Wednesday, January 16, 2013

Oh Yes They CAN!

As disgusting as it sounds, there are teachers who laugh when the kids can't complete a task. Who are condescending as they talk to the students. Who don't provide the support the kids need to be successful. As a matter of fact, they don't even make an effort to get to know my kids' names.

They say my kids can't. "I couldn't even do _____________ with that group. I had to change my plans around. They can't do it."

I know, I know... you don't even have to go there. I've gone there. We're waiting to see something happen. But while we wait, I would like to call shenanigans on all of those people who say my kids can't. Follow this link to see Exhibit A - Our Pennsylvania Region projects.

Prior to our holiday break, I modeled for my students how I would use questioning, reading skills and technology skills to research our physical region of Pennsylvania, the Piedmont Region, and create a Google presentation to teach the world about where we live. While researching and making the slideshow, I also showed the kids how to use Tagxedo, Vocaroo, Ookaboo, and how to search for and cite images that are free to use or share.

One day per slide - I modeled, they watched, and asked questions, lots and lots of questions. After the holidays we finished up our model slideshow, and the kids selected their top three regions that they would most like to learn about. I grouped the students based on their interests, and by some miracle everybody got one of the their top two choices.

The groups of 5 or 6 had three days to work together and use books and technology to complete research and record their notes on a graphic organizer. The four required topics were location, landforms, natural resources, and climate of their region. Once those topics were completed the groups could research any other question about which everybody had an interest.

After the three research days we watched a video about Disney's use of storyboarding, and we had some pretty cool discussions (Those kids can't discuss stuff - they need to focus on the basics and memorize what's on the test... ugh!) about how storyboards are still used today. Each group developed their storyboards for their slideshow and spent the next three days creating their projects.
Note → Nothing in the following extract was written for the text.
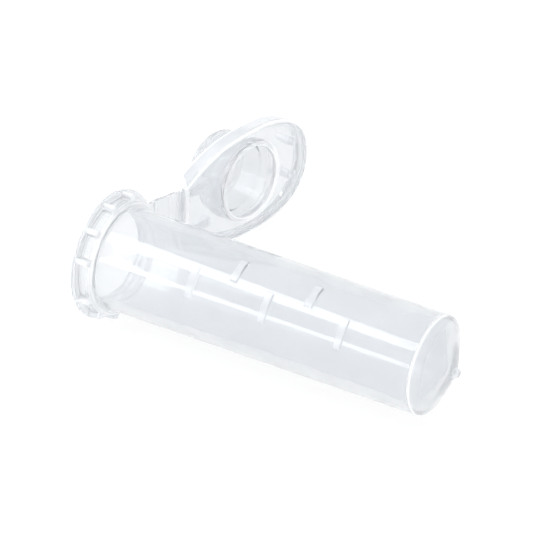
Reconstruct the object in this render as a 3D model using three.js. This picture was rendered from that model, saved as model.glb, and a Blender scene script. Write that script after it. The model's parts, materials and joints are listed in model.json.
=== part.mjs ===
// A clear polypropylene 2 ml microcentrifuge tube with its attached snap lid open.
//
// The tube lies on its side: +X runs from the mouth to the tip, +Y from the tube
// to the lid, and +Z is up, so both hinge lines stand upright. Millimetres.
// The origin is on the table, under the middle of the whole object.

import * as THREE from 'three';

// ---- driving dimensions ----

const ROUND_STEPS = 72;               // facets around a full turn
const SIDE_STEPS = 14;                // steps along each curved side of the lid
const SEAM = 0.02;                    // gap between neighbouring moulded regions

// barrel and conical base, measured from the mouth
const BARREL_START = 2.1;
const BARREL_END = 37.6;
const BARREL_TOP_RADIUS = 5.4;
const BARREL_END_RADIUS = 5.0;
const BORE_TOP_RADIUS = 4.62;
const BORE_END_RADIUS = 4.12;
const BASE_END = 39.9;
const BASE_FLOOR = 1.0;
const SHOULDER = 0.3;                 // rounding where the barrel turns into the base
const NUB_RADIUS = 0.62;
const NUB_END = 40.4;

// collar round the mouth
const FLANGE_RADIUS = 6.85;
const FLANGE_THICKNESS = 0.55;
const BAND_RADIUS = 6.15;
const BAND_END = 1.8;
const MOUTH_RADIUS = 4.82;
const LEAD_IN = 0.35;                 // chamfer that guides the plug into the mouth
const RIB_ANGLES = [20, 48, 77, 106]; // degrees from the front of the collar, both ways
const RIB_WIDTH = 0.75;
const RIB_RADIUS = 6.75;

// graduation bars: a main row and a staggered row round the barrel
const BAR_PITCH = 8.4;                // the length of bore that holds half a millilitre
const FIRST_BAR = 13.0;
const BAR_WIDTH = 0.8;
const BAR_HEIGHT = 0.18;
const MAIN_ROW = { angle: 34.5, sweep: 34 };
const QUARTER_ROW = { angle: 64, sweep: 28 };

// hinge strap, from its root on the collar to the crease that the lid folds on
const ROOT = { x: 0.1, y: 7.3 };
const CREASE = { x: 1.1, y: 10.65 };
const STRAP_WIDTH = 5.7;
const STRAP_THICKNESS = 0.45;
const ROOT_CLEARANCE = 0.15;
const FILM_RADIUS = 0.11;

// lid: lengths from the crease, depths from its top face
const OPEN_PAST_FLAT = 7.65;          // degrees that the open lid leans past flat
const PLUG_CENTRE = CREASE.y;         // so that the closed plug lands on the tube's axis
const WIDEST = 11.2;
const LID_LENGTH = 20.2;
const LID_HALF_WIDTH = 6.2;
const TAB_FULLNESS = 2.3;             // 2 would make the front of the lid an ellipse
const FLARE = 2.4;                    // 2 would widen it from the hinge along a parabola
const HINGE_HALF_WIDTH = 3.1;
const PLATE_THICKNESS = 0.8;
const CREASE_DEPTH = 1.1;
const SKIRT_START = 1.0;
const SKIRT_DEPTH = 1.95;
const SKIRT_WALL = 0.55;
const PLUG_DEPTH = 5.8;
const PLUG_TOP_RADIUS = 4.6;
const PLUG_END_RADIUS = 4.3;
const PLUG_WALL = 0.5;
const PLUG_CHAMFER = 0.45;
const FLOOR_THICKNESS = 0.7;
const BEAD_DEPTH = 2.9;
const BEAD_RADIUS = 0.25;
const LEAF_LENGTH = 0.8;
const GUSSET = { start: 1.0, end: 4.4, inner: 1.8, outer: 2.8 };
const LATCH = { inner: 17.55, outer: 18.25, depth: 3.1, barb: 0.25, sideIn: 1.5, sideOut: 2.7 };

// ---- worked-out dimensions ----

const STRAP_LENGTH = Math.hypot(CREASE.x - ROOT.x, CREASE.y - ROOT.y);
const STRAP_LEAN = Math.atan2(CREASE.x - ROOT.x, CREASE.y - ROOT.y);
const LID_LEAN = THREE.MathUtils.degToRad(OPEN_PAST_FLAT);

function barrelRadius(x) {
  const along = (x - BARREL_START) / (BARREL_END - BARREL_START);
  return THREE.MathUtils.lerp(BARREL_TOP_RADIUS, BARREL_END_RADIUS, along);
}

function plugRadius(depth) {
  const along = (depth - PLATE_THICKNESS) / (PLUG_DEPTH - PLATE_THICKNESS);
  return THREE.MathUtils.lerp(PLUG_TOP_RADIUS, PLUG_END_RADIUS, along);
}

// ---- shape helpers ----

// Turns a profile of [distance along X, radius] pairs about the X axis.
function turned(profile) {
  const points = profile.map(([along, radius]) => new THREE.Vector2(radius, along));
  const geometry = new THREE.LatheGeometry(points, ROUND_STEPS);
  return geometry.rotateZ(-Math.PI / 2);
}

// A ring closes its profile on itself; a solid starts and ends on the axis.
function ring(profile) {
  return turned([...profile, profile[0]]);
}

// Extrudes a shape drawn in the Y-Z plane from one X to another.
function plateAcross(shape, fromX, toX) {
  const depth = toX - fromX;
  const geometry = new THREE.ExtrudeGeometry(shape, { depth, bevelEnabled: false });
  geometry.translate(0, 0, fromX);
  const alongY = new THREE.Vector3(0, 1, 0);
  const alongZ = new THREE.Vector3(0, 0, 1);
  const alongX = new THREE.Vector3(1, 0, 0);
  return geometry.applyMatrix4(new THREE.Matrix4().makeBasis(alongY, alongZ, alongX));
}

// Extrudes a shape drawn in the X-Y plane from one height to another.
function prism(points, fromZ, toZ) {
  const shape = new THREE.Shape(points.map(([x, y]) => new THREE.Vector2(x, y)));
  const geometry = new THREE.ExtrudeGeometry(shape, { depth: toZ - fromZ, bevelEnabled: false });
  return geometry.translate(0, 0, fromZ);
}

// A sector of a ring in the Y-Z plane; angles are in degrees from -Y towards +Z.
function ringSector(innerRadius, outerRadius, middle, sweep) {
  const first = THREE.MathUtils.degToRad(180 - middle - sweep / 2);
  const last = THREE.MathUtils.degToRad(180 - middle + sweep / 2);
  const shape = new THREE.Shape();
  shape.absarc(0, 0, outerRadius, first, last, false);
  shape.absarc(0, 0, innerRadius, last, first, true);
  return shape;
}

// A round hole on the Y axis of the Y-Z plane, wound against the outlines below.
function circle(centreY, radius) {
  const points = [];
  for (let step = 0; step < ROUND_STEPS; step += 1) {
    const turn = (step / ROUND_STEPS) * Math.PI * 2;
    points.push(new THREE.Vector2(centreY + radius * Math.cos(turn), radius * Math.sin(turn)));
  }
  return new THREE.Path(points);
}

// ---- materials ----

function clearPlastic(colour, roughness, opacity) {
  return new THREE.MeshStandardMaterial({
    color: colour,
    roughness,
    metalness: 0,
    transparent: true,
    opacity,
  });
}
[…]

Each group needed reminders about how to save and add their Tagxedo project or their Vocaroo to the slideshow, but beyond that the work that you see linked above is their own work. I didn't do any editing, I didn't tell the kids to revise their work, and I didn't present the slideshows to the class. They stood up today and presented the slideshows themselves. Every student was responsible for the research and creation of at least one slide, and every student had to speak about one slide during their class presentations.

Oh, and did I mention that half of my class is identified with specific learning disabilities or other health impairments?

Don't tell me my kids can't. They've already proved they can!